Our clients are almost always surprised by this finding when we dig into the data and illustrate how much selling time is lost by stage reversion.
The top 3 reasons why this happens are:
- Management isn’t actively looking for this phenomenon
- Management doesn’t act on it even when they know it is happening
- The Rules for transitioning to the next stage in the sales process are subjective and determined by the sales rep
Let’s take each one in turn.
If sales management doesn’t actively inspect sales stage duration then you can expect this problem to grow over time. An Opportunity Aging report can shed some light on the severity of the issue.
Front line sales managers tend to be focused on late stage deals at the expense of poor sales execution in the earlier stages. If you want to grow your sales capacity without adding headcount, start paying attention to the early stage activities and stage duration.

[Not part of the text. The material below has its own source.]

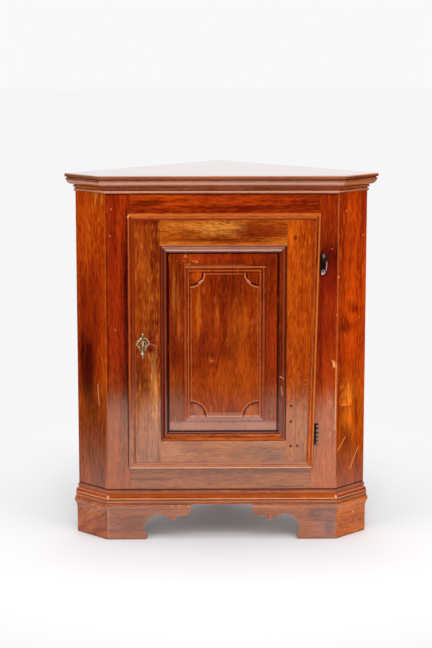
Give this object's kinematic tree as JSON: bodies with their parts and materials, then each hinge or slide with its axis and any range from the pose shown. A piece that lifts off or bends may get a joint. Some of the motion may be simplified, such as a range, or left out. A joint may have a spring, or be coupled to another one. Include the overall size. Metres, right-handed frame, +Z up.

Lax rules for promoting an opportunity from one stage to the next emboldens sales reps to rush through the sales cycle and apply irrational enthusiasm to their assessment of where a deal really is in the process. Buyer driven exit criteria that is driven by a exhibited buyer behavior is a much better test to determine whether an opportunity should be moved to the next stage in the CRM.
The definition of sales force effectiveness is the ability to bring about the desired result of sales. If you want to win more, redirect some of the energy and time spent on losses and no decisions to more fruitful opportunities.